-- START Material --
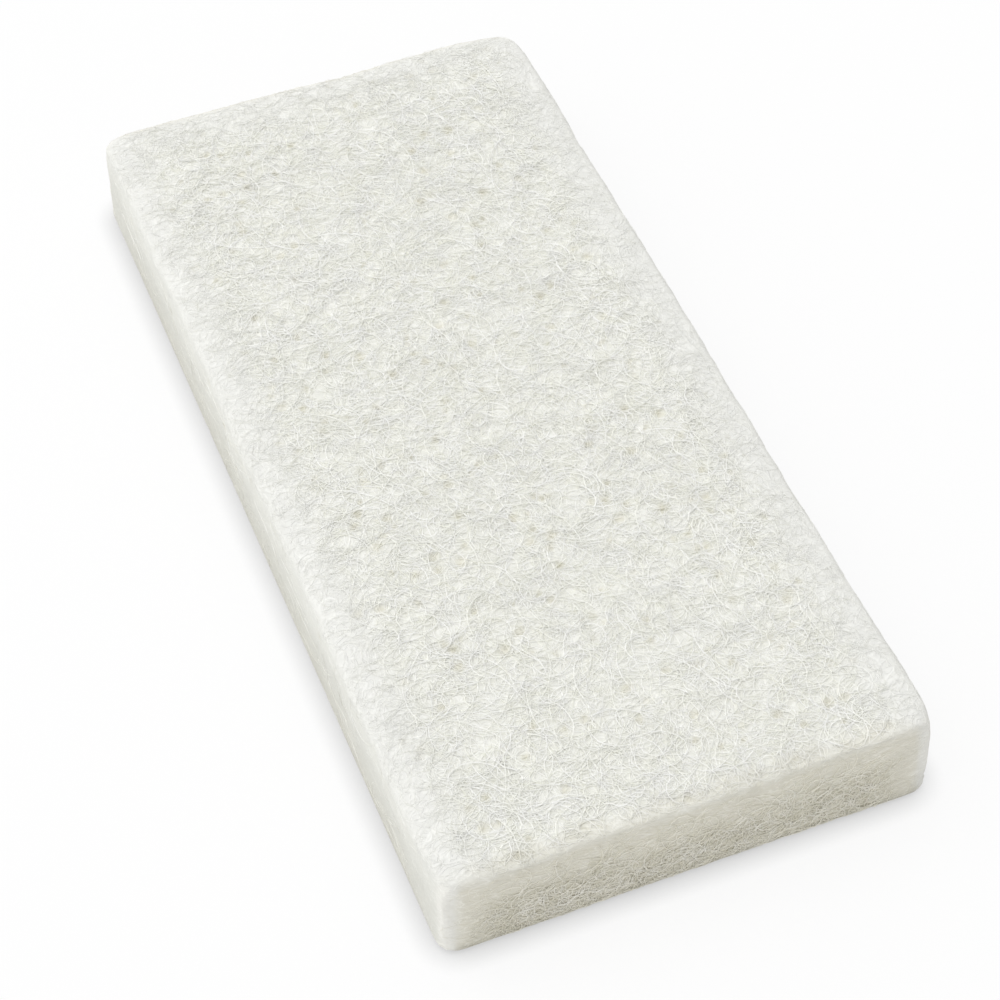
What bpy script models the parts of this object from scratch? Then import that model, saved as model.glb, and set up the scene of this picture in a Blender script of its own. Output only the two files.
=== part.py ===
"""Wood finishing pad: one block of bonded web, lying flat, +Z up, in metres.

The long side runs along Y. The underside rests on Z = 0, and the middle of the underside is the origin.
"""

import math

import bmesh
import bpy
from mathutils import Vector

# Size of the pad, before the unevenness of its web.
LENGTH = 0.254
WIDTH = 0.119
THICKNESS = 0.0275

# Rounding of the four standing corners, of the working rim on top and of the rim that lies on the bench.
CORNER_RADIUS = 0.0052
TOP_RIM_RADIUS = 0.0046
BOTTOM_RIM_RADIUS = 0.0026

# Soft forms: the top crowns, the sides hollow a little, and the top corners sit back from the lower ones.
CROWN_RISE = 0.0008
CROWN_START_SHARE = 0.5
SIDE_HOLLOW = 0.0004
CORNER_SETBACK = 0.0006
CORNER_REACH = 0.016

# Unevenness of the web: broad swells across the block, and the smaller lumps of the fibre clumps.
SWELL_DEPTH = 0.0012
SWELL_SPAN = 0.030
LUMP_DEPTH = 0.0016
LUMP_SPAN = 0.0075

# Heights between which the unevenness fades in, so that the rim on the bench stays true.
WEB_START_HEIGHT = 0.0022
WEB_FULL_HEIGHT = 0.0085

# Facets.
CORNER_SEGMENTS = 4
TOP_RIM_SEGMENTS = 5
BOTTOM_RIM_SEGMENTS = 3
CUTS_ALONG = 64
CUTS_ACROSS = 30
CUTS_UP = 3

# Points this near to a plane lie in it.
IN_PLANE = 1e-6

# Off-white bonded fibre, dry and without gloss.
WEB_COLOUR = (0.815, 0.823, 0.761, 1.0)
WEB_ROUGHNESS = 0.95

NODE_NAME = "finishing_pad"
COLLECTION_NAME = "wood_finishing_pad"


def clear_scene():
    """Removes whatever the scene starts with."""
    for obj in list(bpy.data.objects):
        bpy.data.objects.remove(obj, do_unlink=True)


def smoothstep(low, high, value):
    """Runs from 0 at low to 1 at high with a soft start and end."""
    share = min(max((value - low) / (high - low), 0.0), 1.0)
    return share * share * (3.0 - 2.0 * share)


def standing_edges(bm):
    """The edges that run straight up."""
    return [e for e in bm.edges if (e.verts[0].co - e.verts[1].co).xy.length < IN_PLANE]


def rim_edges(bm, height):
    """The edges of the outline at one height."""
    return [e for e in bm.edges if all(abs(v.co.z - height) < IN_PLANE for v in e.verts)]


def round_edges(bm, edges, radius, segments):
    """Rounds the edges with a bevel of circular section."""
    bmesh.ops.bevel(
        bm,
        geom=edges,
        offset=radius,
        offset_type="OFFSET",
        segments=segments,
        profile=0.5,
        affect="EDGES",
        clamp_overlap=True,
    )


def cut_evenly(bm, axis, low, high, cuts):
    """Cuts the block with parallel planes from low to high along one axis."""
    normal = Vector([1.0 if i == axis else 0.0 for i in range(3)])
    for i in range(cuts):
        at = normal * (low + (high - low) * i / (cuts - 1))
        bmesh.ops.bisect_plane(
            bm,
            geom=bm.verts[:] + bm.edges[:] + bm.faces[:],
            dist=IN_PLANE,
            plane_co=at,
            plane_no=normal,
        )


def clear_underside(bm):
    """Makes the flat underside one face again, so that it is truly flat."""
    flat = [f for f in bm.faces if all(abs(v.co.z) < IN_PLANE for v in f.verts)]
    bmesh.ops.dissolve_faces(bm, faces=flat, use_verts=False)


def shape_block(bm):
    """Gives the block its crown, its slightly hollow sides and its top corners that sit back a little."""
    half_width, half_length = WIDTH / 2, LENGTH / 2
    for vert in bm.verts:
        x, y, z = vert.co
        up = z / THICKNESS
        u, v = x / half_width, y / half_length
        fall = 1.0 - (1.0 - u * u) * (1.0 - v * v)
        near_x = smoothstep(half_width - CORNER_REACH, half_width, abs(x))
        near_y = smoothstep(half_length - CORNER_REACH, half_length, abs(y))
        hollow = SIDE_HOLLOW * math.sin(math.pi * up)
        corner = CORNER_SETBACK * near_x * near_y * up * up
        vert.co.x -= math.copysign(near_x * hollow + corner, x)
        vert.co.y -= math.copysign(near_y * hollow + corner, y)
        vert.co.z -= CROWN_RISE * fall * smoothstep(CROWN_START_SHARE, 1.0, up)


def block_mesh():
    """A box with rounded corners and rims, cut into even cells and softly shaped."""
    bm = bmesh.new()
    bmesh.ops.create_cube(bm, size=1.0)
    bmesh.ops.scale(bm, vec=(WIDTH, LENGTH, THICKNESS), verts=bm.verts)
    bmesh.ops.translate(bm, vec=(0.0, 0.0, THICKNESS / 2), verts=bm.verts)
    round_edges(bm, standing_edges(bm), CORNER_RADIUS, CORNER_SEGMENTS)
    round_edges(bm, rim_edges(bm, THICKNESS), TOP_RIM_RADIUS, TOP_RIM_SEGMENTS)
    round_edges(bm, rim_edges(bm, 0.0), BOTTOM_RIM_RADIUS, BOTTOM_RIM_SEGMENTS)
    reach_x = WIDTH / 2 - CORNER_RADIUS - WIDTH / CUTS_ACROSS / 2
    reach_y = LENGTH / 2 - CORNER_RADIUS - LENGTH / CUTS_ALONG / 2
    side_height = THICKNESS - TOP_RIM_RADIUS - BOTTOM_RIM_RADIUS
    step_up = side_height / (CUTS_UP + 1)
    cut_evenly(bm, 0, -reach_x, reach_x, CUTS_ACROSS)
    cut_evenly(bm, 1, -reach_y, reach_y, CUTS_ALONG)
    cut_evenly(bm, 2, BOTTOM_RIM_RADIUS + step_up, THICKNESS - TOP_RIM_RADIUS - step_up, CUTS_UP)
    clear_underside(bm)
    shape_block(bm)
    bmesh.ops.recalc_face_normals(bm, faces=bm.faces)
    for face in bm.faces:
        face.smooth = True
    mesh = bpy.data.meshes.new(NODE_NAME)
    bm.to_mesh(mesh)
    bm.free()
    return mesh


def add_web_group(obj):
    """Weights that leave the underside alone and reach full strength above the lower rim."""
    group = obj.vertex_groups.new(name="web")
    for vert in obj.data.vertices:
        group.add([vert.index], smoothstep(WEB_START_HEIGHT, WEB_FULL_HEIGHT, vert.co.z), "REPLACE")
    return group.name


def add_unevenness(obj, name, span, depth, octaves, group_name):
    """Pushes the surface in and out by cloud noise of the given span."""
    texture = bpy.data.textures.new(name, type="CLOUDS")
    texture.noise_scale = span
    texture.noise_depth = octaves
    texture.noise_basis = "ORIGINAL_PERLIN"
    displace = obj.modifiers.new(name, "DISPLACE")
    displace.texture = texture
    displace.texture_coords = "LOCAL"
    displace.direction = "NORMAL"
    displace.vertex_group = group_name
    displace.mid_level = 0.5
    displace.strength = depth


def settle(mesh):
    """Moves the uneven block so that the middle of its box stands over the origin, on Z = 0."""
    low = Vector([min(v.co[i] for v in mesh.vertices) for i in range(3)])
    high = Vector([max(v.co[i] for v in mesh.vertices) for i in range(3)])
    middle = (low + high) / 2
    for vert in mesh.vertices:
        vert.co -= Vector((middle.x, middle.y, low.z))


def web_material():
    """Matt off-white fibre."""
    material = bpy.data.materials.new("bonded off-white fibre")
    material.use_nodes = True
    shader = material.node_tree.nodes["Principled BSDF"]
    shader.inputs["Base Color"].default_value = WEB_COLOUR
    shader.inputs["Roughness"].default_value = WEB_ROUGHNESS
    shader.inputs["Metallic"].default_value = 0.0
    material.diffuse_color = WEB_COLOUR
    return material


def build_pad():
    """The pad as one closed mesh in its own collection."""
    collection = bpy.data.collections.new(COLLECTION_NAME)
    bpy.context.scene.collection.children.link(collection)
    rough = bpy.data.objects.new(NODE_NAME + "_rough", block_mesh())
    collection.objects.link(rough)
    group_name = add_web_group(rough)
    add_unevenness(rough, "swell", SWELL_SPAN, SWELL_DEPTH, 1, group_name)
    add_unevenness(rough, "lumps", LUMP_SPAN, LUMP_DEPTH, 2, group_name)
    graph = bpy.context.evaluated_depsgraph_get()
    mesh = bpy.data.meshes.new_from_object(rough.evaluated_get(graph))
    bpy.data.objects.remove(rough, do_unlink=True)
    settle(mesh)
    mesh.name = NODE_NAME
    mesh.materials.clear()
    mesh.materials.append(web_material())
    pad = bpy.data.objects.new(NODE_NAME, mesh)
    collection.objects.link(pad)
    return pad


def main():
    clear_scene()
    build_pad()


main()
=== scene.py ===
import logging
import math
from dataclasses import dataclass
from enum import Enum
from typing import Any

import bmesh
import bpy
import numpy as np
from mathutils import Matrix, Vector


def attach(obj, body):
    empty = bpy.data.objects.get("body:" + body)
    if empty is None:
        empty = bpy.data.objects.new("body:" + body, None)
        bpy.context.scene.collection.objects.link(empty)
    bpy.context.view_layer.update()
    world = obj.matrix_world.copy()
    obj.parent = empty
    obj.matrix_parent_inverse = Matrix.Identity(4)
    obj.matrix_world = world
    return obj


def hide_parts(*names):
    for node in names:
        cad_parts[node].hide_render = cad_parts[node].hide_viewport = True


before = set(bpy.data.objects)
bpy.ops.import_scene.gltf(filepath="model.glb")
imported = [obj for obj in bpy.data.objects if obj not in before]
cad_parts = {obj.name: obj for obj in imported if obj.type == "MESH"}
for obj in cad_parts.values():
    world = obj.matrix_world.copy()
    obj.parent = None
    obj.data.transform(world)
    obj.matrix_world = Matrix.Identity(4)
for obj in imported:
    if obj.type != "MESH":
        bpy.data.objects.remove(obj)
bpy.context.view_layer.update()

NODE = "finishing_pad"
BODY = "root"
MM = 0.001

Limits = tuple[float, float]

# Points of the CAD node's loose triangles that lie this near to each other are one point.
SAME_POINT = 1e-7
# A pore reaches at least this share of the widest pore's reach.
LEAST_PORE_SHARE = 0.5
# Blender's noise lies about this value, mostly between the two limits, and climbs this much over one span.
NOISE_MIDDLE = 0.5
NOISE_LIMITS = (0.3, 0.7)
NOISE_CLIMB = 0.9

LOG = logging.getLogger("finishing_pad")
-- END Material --
### Exercise description
Lines from the one containing "obj.parent = empty" through the final line are to be given again verbatim, with nothing before or after.

### Answer
    obj.parent = empty
    obj.matrix_parent_inverse = Matrix.Identity(4)
    obj.matrix_world = world
    return obj


def hide_parts(*names):
    for node in names:
        cad_parts[node].hide_render = cad_parts[node].hide_viewport = True


before = set(bpy.data.objects)
bpy.ops.import_scene.gltf(filepath="model.glb")
imported = [obj for obj in bpy.data.objects if obj not in before]
cad_parts = {obj.name: obj for obj in imported if obj.type == "MESH"}
for obj in cad_parts.values():
    world = obj.matrix_world.copy()
    obj.parent = None
    obj.data.transform(world)
    obj.matrix_world = Matrix.Identity(4)
for obj in imported:
    if obj.type != "MESH":
        bpy.data.objects.remove(obj)
bpy.context.view_layer.update()

NODE = "finishing_pad"
BODY = "root"
MM = 0.001

Limits = tuple[float, float]

# Points of the CAD node's loose triangles that lie this near to each other are one point.
SAME_POINT = 1e-7
# A pore reaches at least this share of the widest pore's reach.
LEAST_PORE_SHARE = 0.5
# Blender's noise lies about this value, mostly between the two limits, and climbs this much over one span.
NOISE_MIDDLE = 0.5
NOISE_LIMITS = (0.3, 0.7)
NOISE_CLIMB = 0.9

LOG = logging.getLogger("finishing_pad")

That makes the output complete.